Source data:
+ + + + + + +
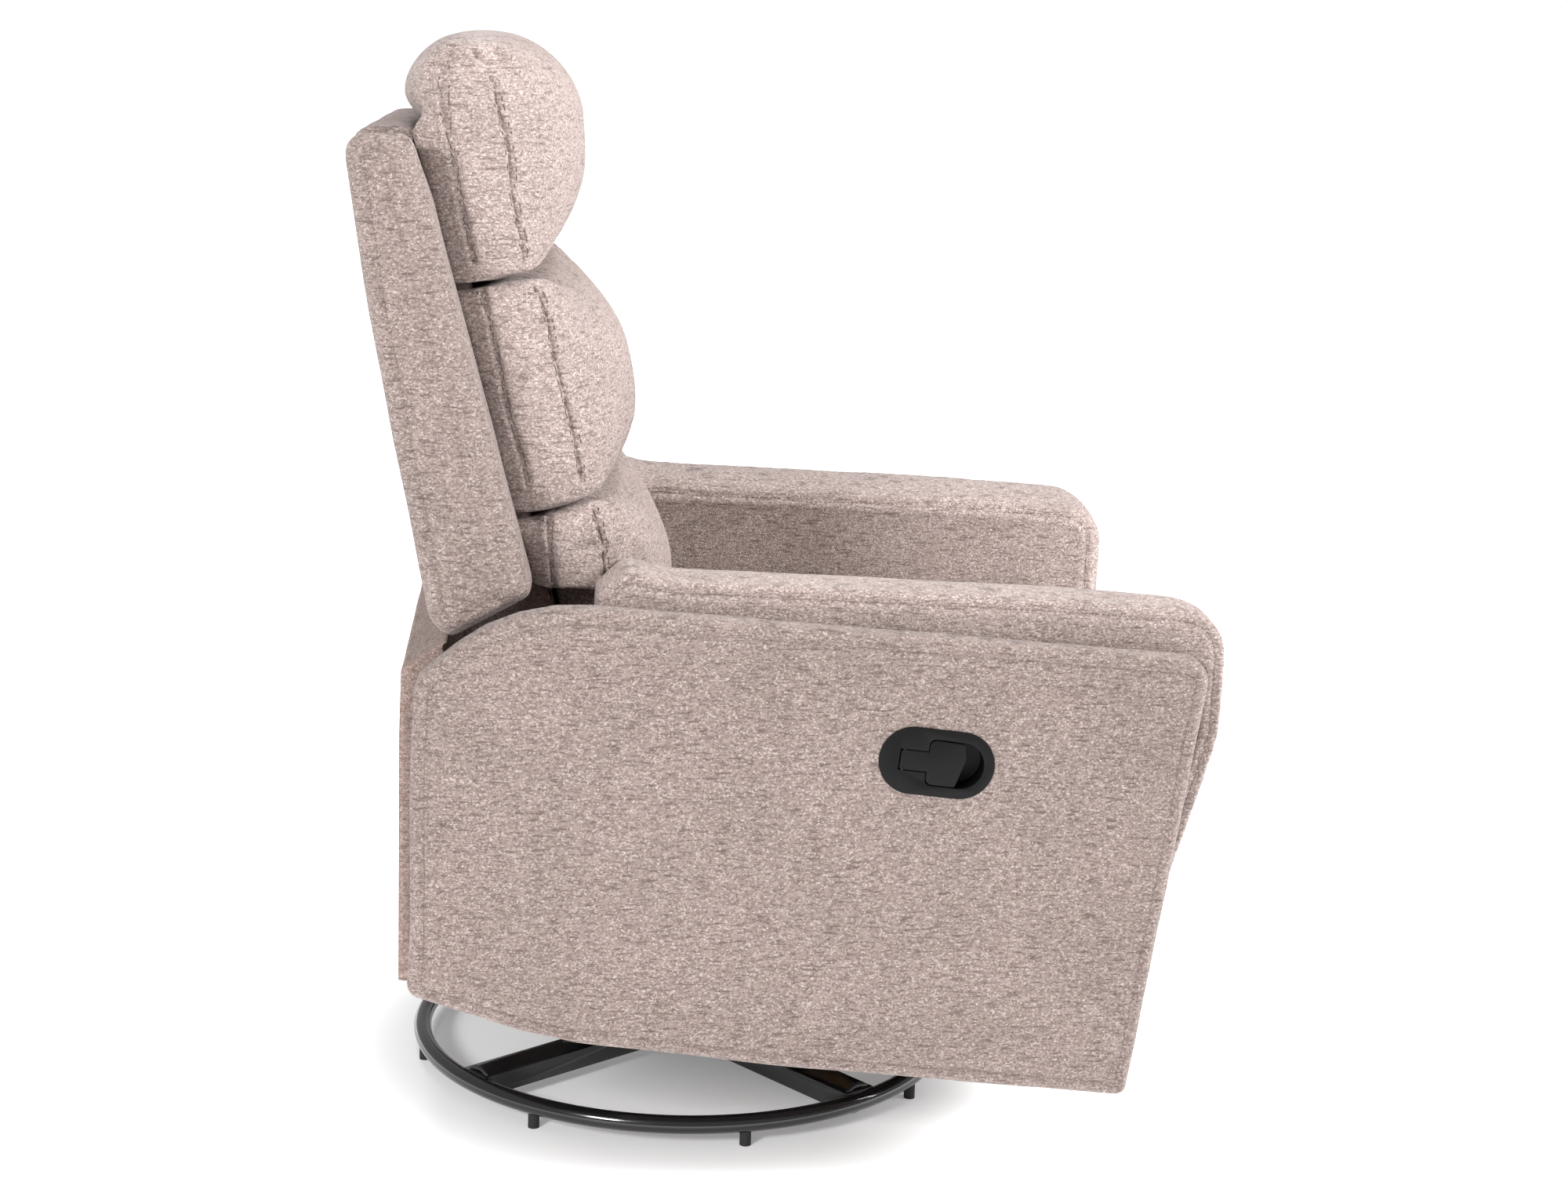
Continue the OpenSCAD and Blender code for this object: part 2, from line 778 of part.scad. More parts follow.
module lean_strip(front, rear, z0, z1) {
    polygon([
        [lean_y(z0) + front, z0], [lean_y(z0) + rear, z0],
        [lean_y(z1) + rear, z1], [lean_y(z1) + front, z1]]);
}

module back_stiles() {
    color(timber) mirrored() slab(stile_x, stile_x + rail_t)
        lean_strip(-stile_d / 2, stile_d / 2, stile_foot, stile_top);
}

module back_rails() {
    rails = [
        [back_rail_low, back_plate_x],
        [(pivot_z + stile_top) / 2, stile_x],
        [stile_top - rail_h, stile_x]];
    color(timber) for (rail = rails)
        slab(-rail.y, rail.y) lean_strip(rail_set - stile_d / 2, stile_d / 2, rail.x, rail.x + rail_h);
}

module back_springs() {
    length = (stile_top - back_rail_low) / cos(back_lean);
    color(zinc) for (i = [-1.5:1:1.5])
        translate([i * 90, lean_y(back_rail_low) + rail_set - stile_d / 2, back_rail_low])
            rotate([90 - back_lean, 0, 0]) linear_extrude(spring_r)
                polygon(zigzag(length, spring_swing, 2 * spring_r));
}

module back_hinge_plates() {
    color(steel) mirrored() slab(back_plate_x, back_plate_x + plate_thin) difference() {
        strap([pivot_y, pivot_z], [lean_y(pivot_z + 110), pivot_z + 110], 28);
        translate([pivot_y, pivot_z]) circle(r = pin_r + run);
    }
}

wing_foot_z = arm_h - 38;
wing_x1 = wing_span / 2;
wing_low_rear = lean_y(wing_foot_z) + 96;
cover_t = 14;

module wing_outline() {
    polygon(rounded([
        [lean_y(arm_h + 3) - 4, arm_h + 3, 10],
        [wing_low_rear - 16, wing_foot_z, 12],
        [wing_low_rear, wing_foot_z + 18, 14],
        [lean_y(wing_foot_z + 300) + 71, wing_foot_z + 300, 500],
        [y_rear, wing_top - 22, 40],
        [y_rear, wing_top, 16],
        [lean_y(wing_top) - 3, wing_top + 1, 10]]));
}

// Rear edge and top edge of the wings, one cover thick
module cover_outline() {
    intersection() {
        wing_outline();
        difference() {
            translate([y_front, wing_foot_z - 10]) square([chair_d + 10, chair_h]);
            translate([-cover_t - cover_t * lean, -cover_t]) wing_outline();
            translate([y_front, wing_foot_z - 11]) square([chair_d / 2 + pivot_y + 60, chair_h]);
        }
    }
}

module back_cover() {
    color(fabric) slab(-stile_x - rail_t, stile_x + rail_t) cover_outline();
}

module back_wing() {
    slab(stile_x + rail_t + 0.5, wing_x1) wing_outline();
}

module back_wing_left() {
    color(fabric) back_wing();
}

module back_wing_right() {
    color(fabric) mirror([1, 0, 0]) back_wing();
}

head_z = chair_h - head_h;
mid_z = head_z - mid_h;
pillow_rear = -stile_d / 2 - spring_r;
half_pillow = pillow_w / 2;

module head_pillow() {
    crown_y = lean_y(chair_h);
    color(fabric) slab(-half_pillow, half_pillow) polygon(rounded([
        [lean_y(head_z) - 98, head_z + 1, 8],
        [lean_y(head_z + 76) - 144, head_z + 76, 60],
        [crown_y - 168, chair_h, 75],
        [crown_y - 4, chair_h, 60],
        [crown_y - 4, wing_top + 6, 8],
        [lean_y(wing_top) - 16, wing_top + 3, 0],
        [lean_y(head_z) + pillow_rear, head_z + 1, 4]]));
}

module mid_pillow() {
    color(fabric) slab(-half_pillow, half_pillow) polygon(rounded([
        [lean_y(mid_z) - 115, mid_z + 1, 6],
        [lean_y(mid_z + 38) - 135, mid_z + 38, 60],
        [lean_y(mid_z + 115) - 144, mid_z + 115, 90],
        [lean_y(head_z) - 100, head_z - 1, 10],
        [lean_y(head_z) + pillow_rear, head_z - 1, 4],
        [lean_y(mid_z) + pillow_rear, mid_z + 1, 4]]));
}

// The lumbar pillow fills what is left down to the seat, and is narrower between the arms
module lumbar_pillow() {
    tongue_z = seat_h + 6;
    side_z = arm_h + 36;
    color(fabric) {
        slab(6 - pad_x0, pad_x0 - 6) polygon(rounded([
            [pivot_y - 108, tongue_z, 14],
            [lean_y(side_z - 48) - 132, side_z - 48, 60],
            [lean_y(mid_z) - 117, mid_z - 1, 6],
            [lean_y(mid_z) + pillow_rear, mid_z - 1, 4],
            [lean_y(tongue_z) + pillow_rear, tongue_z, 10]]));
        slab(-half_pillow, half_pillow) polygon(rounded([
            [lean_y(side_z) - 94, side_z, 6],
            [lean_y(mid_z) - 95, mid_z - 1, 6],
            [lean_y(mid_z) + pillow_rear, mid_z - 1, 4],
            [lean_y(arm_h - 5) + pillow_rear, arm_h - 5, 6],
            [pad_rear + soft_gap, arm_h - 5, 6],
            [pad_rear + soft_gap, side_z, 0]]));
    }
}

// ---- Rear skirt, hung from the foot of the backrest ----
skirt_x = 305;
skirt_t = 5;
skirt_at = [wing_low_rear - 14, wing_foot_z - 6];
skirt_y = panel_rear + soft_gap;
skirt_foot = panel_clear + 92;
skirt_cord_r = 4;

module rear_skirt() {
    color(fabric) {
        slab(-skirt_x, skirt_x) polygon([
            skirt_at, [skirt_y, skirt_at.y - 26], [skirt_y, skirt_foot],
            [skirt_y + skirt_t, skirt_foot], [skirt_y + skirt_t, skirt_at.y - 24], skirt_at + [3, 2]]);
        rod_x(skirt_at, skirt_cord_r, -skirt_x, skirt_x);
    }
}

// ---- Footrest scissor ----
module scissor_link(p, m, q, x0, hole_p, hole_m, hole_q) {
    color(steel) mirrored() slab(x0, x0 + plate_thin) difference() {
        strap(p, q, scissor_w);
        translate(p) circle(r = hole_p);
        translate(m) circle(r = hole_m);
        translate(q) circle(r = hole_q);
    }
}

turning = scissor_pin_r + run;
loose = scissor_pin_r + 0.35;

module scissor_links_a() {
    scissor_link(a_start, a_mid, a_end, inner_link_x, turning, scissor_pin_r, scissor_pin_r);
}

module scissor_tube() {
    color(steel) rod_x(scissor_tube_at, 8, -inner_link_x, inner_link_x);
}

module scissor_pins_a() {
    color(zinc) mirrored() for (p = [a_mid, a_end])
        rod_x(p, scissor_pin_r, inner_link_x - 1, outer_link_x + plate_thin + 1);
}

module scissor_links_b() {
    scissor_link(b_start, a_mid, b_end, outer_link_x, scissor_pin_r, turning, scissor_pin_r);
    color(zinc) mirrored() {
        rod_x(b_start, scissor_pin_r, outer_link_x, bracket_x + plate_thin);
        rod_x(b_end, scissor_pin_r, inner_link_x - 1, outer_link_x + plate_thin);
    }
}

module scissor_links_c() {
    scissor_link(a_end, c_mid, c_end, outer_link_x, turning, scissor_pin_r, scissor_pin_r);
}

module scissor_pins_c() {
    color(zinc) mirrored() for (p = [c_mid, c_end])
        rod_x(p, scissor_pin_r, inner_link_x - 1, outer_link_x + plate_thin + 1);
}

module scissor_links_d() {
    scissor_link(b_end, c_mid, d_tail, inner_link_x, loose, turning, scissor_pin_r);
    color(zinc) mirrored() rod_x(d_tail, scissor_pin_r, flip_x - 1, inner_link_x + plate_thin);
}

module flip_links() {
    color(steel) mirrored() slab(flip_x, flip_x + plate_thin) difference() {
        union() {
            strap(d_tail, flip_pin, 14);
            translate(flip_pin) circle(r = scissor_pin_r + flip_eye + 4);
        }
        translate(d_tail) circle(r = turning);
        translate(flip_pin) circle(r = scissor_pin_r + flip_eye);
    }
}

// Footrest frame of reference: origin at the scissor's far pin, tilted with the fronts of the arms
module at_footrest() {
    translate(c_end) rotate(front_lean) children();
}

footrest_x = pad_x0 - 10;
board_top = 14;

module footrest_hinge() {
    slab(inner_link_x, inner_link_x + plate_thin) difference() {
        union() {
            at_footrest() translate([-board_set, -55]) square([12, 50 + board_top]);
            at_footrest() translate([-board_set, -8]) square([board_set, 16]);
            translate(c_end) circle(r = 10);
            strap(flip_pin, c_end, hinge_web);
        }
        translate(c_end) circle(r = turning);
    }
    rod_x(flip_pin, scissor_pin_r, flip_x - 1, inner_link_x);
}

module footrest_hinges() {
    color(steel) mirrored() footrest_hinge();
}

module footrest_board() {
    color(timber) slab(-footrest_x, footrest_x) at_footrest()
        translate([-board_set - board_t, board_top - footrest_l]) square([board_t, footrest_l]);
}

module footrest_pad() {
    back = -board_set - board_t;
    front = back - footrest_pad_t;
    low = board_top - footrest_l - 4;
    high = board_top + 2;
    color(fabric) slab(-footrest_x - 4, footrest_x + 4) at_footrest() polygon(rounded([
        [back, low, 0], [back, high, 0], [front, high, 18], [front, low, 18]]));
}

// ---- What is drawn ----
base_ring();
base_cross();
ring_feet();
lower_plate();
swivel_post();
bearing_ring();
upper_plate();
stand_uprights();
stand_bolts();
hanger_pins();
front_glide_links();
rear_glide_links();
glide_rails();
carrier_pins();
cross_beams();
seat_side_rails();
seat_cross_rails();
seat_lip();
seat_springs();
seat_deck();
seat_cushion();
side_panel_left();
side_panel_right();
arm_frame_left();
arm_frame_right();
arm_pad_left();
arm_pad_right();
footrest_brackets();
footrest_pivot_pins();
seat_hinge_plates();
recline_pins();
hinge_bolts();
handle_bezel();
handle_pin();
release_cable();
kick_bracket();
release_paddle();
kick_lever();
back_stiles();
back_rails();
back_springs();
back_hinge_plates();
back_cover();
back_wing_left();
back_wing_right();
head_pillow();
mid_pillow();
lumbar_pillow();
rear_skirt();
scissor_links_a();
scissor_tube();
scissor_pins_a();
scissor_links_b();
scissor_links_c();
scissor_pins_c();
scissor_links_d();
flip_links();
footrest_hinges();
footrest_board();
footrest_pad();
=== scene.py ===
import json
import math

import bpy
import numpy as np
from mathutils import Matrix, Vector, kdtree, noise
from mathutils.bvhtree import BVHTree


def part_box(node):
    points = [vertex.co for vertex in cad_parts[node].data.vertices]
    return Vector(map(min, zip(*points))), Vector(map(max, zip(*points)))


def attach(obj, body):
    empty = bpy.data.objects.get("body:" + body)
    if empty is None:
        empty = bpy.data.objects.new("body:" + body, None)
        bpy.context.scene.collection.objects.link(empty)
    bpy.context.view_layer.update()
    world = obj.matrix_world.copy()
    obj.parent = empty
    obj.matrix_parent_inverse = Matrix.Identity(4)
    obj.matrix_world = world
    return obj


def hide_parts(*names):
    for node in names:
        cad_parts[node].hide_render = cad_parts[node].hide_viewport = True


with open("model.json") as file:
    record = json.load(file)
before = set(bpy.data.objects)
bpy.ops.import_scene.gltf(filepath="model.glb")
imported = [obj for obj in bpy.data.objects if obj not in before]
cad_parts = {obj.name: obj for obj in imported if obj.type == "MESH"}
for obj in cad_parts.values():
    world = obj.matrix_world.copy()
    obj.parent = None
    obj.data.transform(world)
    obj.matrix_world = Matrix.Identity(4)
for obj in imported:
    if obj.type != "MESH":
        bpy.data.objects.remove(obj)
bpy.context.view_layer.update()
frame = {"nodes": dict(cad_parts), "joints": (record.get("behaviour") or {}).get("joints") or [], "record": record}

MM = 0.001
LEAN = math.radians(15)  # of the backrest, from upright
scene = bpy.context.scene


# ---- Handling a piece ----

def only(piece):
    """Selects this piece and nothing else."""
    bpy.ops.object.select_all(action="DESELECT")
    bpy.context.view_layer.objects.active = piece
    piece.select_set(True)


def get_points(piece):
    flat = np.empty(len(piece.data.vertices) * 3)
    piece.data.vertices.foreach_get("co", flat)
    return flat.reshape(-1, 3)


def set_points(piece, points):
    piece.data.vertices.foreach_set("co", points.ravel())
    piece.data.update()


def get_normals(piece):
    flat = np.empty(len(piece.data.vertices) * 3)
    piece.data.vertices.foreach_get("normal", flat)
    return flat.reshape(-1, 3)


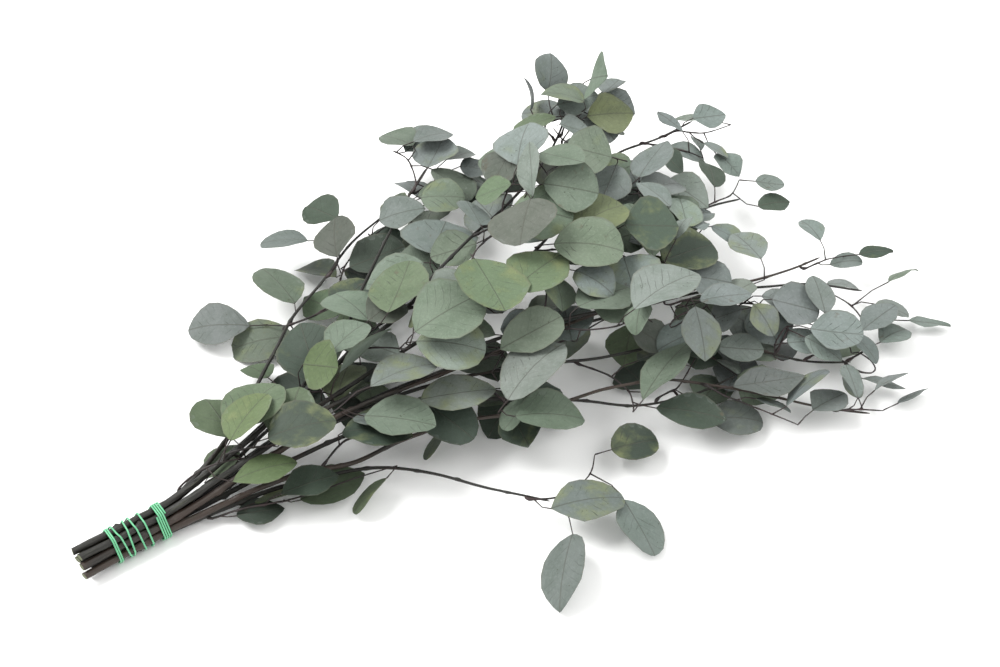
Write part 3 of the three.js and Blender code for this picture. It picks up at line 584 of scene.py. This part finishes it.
+ + + + + + +
Task directions ::
Using the entries above, give again exactly the lines from the line holding "arm_frame_left();" through the line holding "if empty is". Include both end lines and nothing else.

The solution ::
arm_frame_left();
arm_frame_right();
arm_pad_left();
arm_pad_right();
footrest_brackets();
footrest_pivot_pins();
seat_hinge_plates();
recline_pins();
hinge_bolts();
handle_bezel();
handle_pin();
release_cable();
kick_bracket();
release_paddle();
kick_lever();
back_stiles();
back_rails();
back_springs();
back_hinge_plates();
back_cover();
back_wing_left();
back_wing_right();
head_pillow();
mid_pillow();
lumbar_pillow();
rear_skirt();
scissor_links_a();
scissor_tube();
scissor_pins_a();
scissor_links_b();
scissor_links_c();
scissor_pins_c();
scissor_links_d();
flip_links();
footrest_hinges();
footrest_board();
footrest_pad();
=== scene.py ===
import json
import math

import bpy
import numpy as np
from mathutils import Matrix, Vector, kdtree, noise
from mathutils.bvhtree import BVHTree


def part_box(node):
    points = [vertex.co for vertex in cad_parts[node].data.vertices]
    return Vector(map(min, zip(*points))), Vector(map(max, zip(*points)))


def attach(obj, body):
    empty = bpy.data.objects.get("body:" + body)
    if empty is None:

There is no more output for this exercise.